Presumably there was more than one buyer prepared to bid nearly this much or it wouldn't have sold for so much.
Sounds a crazy amount of money for a watch to me, but then all my worldly possessions don't come near to half that much, so it's hard for me to judge.
If two people really want something and have enough cash, we'll see these crazy prices and as one sells for such prices, there will be expectations on future sales and it will spiral upwards until the market runs out of well-heeled individuals prepared to spend colossal amounts of money to possess things with little intrinsic value.
My advice, wait for Eddie's homage
M.
Breitling Cosmonaute 809 - What's not to like?
Definitely not.
Sometimes when i see these prices i wonder if it is a scam, like there is no actual real buyer. Then it goes for sale again and some mug thinks to themselves "Well it sold for 1million last time so i'll make my maximum bid 1.2million this time". The truth being it is hardly worth 1/10th of the selling price.
Last edited by studly; 12th November 2013 at 14:24.
Well, not really, on two counts. For the buyer, or the buyer's company, this is an investment that will probably pay off if he disposes of the asset at the right time. Secondly, for the seriously rich, this will be nothing like as arduous as a hard-pressed, hard-taxed midde-classer buying his first new Rolex from a shop and hoping the wife doesn't find out the price.

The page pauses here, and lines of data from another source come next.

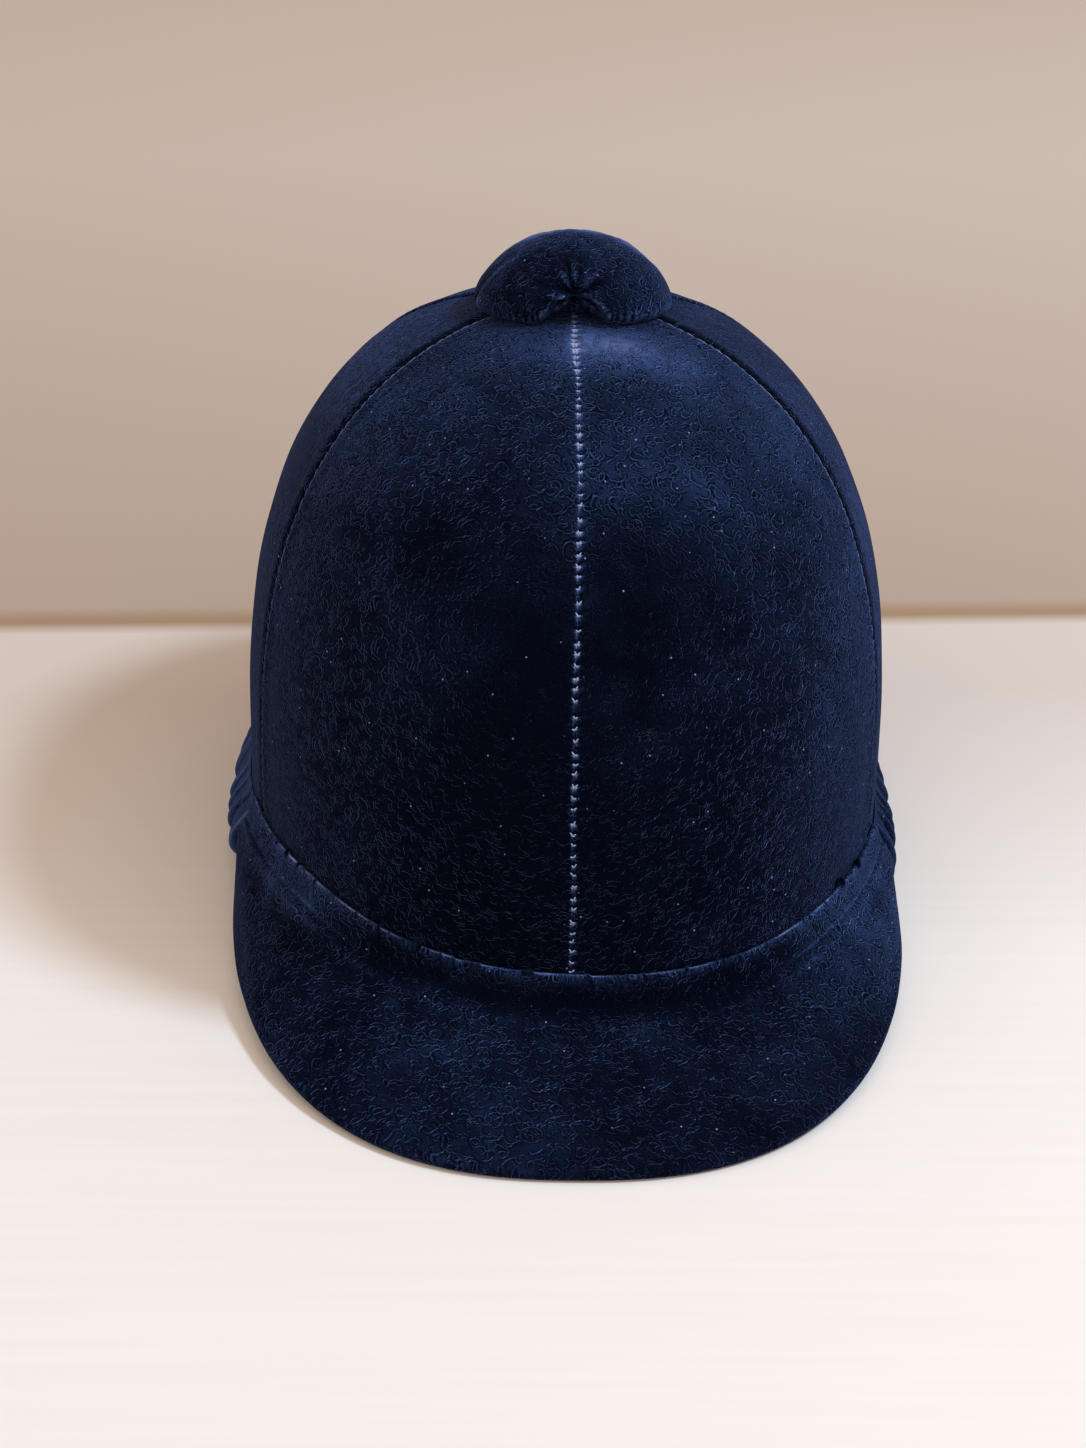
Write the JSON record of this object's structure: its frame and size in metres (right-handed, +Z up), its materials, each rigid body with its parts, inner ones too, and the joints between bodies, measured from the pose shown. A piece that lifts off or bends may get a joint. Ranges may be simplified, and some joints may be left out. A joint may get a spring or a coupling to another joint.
{
  "type": "hunt cap",
  "caption": "Velvet hunt cap with a seamed dome crown, a short peak with a turned-up collar, a gathered band behind it and a padded button on top.",
  "frame": {"origin": "on the surface that the cap stands on, below the middle of the cap's whole box, peak included", "axes": "+Z up; the front of the cap and its peak point to -Y; +X is the wearer's left"},
  "size_m": [0.2104, 0.312, 0.1926],
  "materials": {
    "crown_velvet": "matt cotton velvet pile",
    "peak_velvet": "matt cotton velvet pile",
    "band_velvet": "matt cotton velvet pile",
    "button_velvet": "matt cotton velvet pile"
  },
  "bodies": {
    "root": {"crown_front_left": "crown_velvet", "crown_side_left": "crown_velvet", "crown_back_left": "crown_velvet", "crown_back_right": "crown_velvet", "crown_side_right": "crown_velvet", "crown_front_right": "crown_velvet", "peak": "peak_velvet", "peak_collar": "peak_velvet", "gathered_band": "band_velvet", "crown_button": "button_velvet"}
  },
  "joints": []
}
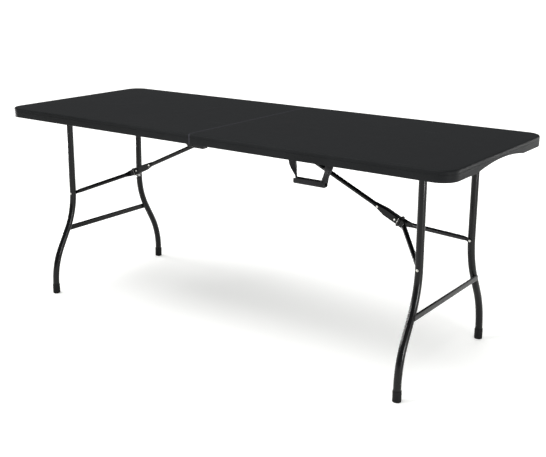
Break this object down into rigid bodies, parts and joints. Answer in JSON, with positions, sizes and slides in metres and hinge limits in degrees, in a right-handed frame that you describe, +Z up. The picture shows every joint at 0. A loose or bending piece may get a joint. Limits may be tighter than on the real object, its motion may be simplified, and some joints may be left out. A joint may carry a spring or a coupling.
{
  "type": "folding table",
  "caption": "Rectangular bi-fold table: moulded half tops on steel rails, folding wishbone leg frames with jointed struts and slip rings, and a carry handle.",
  "frame": {"origin": "on the floor, below the middle of the table top", "axes": "+X along the table to the half with the handle, +Y across to the back, +Z up"},
  "size_m": [1.83, 0.7, 0.74],
  "materials": {
    "moulded_top": "blow-moulded polyethylene with a fine pebbled grain",
    "coated_steel": "glossy powder coat on bent steel tube",
    "zinc_steel": "bright zinc-plated steel",
    "cap_plastic": "moulded polypropylene",
    "handle_plastic": "moulded polypropylene, satin"
  },
  "bodies": {
    "right_half": {"right_top": "moulded_top", "right_front_rail": "coated_steel", "right_rear_rail": "coated_steel", "right_rail_saddles": "cap_plastic", "right_rail_screws": "zinc_steel", "right_rail_plugs": "cap_plastic", "right_strut_carrier": "coated_steel", "right_strut_bracket": "coated_steel", "right_strut_pin": "zinc_steel", "right_leg_bearings": "coated_steel", "right_hinge_leaves": "coated_steel", "hinge_pins": "zinc_steel"},
    "right_leg_frame": {"right_pivot_tube": "coated_steel", "right_tube_plugs": "cap_plastic", "right_front_leg": "coated_steel", "right_rear_leg": "coated_steel", "right_leg_crossbar": "coated_steel", "right_front_foot": "cap_plastic", "right_rear_foot": "cap_plastic", "right_leg_rivets": "zinc_steel"},
    "right_strut": {"right_strut": "coated_steel", "right_knee_channel": "coated_steel", "right_channel_rivet": "zinc_steel", "right_knee_pin": "zinc_steel"},
    "right_brace": {"right_front_arm": "coated_steel", "right_rear_arm": "coated_steel", "right_arm_rivets": "zinc_steel"},
    "right_ring": {"right_lock_ring": "zinc_steel"},
    "left_half": {"left_top": "moulded_top", "left_front_rail": "coated_steel", "left_rear_rail": "coated_steel", "left_rail_saddles": "cap_plastic", "left_rail_screws": "zinc_steel", "left_rail_plugs": "cap_plastic", "left_strut_carrier": "coated_steel", "left_strut_bracket": "coated_steel", "left_strut_pin": "zinc_steel", "left_leg_bearings": "coated_steel", "left_hinge_leaves": "coated_steel"},
    "left_leg_frame": {"left_pivot_tube": "coated_steel", "left_tube_plugs": "cap_plastic", "left_front_leg": "coated_steel", "left_rear_leg": "coated_steel", "left_leg_crossbar": "coated_steel", "left_front_foot": "cap_plastic", "left_rear_foot": "cap_plastic", "left_leg_rivets": "zinc_steel"},
    "left_strut": {"left_strut": "coated_steel", "left_knee_channel": "coated_steel", "left_channel_rivet": "zinc_steel", "left_knee_pin": "zinc_steel"},
    "left_brace": {"left_front_arm": "coated_steel", "left_rear_arm": "coated_steel", "left_arm_rivets": "zinc_steel"},
    "left_ring": {"left_lock_ring": "zinc_steel"},
    "handle": {"carry_handle": "handle_plastic"}
  },
  "joints": [
    {"name": "centre_fold", "type": "hinge", "parent": "right_half", "child": "left_half", "pos_m": [0, 0, 0.7], "axis": [0, -1, 0], "range_deg": [0, 90]},
    {"name": "right_leg_fold", "type": "hinge", "parent": "right_half", "child": "right_leg_frame", "pos_m": [0.7557, 0, 0.7165], "axis": [0, 1, 0], "range_deg": [0, 91.14]},
    {"name": "right_strut_swing", "type": "hinge", "parent": "right_half", "child": "right_strut", "pos_m": [0.036, 0, 0.725], "axis": [0, 1, 0], "range_deg": [-23.43, 0]},
    {"name": "right_knee", "type": "hinge", "parent": "right_strut", "child": "right_brace", "pos_m": [0.57859, 0, 0.47601], "axis": [0, 1, 0], "range_deg": [0, 180.1]},
    {"name": "right_ring_slide", "type": "slide", "parent": "right_strut", "child": "right_ring", "axis": [-0.9089, 0, 0.4171], "range_m": [0, 0.0961]},
    {"name": "left_leg_fold", "type": "hinge", "parent": "left_half", "child": "left_leg_frame", "pos_m": [-0.7557, 0, 0.7165], "axis": [0, -1, 0], "range_deg": [0, 91.14]},
    {"name": "left_strut_swing", "type": "hinge", "parent": "left_half", "child": "left_strut", "pos_m": [-0.036, 0, 0.725], "axis": [0, -1, 0], "range_deg": [-23.43, 0]},
    {"name": "left_knee", "type": "hinge", "parent": "left_strut", "child": "left_brace", "pos_m": [-0.57859, 0, 0.47601], "axis": [0, -1, 0], "range_deg": [0, 180.1]},
    {"name": "left_ring_slide", "type": "slide", "parent": "left_strut", "child": "left_ring", "axis": [0.9089, 0, 0.4171], "range_m": [0, 0.0961]},
    {"name": "handle_swing", "type": "hinge", "parent": "right_half", "child": "handle", "pos_m": [0.4585, -0.329, 0.714], "axis": [-1, 0, 0], "range_deg": [-85, 45]}
  ],
  "couplings": [
    {"joint": "right_strut_swing", "follows": "right_leg_fold", "ratio": -0.25692},
    {"joint": "right_knee", "follows": "right_leg_fold", "ratio": 1.9749},
    {"joint": "right_ring_slide", "follows": "right_leg_fold", "m_per_rad": 0.060349},
    {"joint": "left_strut_swing", "follows": "left_leg_fold", "ratio": -0.25692},
    {"joint": "left_knee", "follows": "left_leg_fold", "ratio": 1.9749},
    {"joint": "left_ring_slide", "follows": "left_leg_fold", "m_per_rad": 0.060349}
  ]
}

Anyone know who the buyer was/buyers were?
Last edited by andrew; 12th November 2013 at 18:26.
...but what do I know; I don't even like watches!
quite a high price.
Lovely watch but that is just madness
What a joke. No watch is worth that imo
Absolutely agree.
With the news of the most expensive painting ever being sold at £89m - most expensive recorded sale - breaking this morning, it's clear that "tangibles" and just straight up "nice things" are catching the eye of the uber wealthy.
I echo the comments of Huertecilla that this might not be a bubble, if we look at the markets coming on stream for things like watches, paintings, classics.
Makes it more difficult for us enthusiasts to bag the watches we yearn for, of course, if this upward trajectory of prices continues.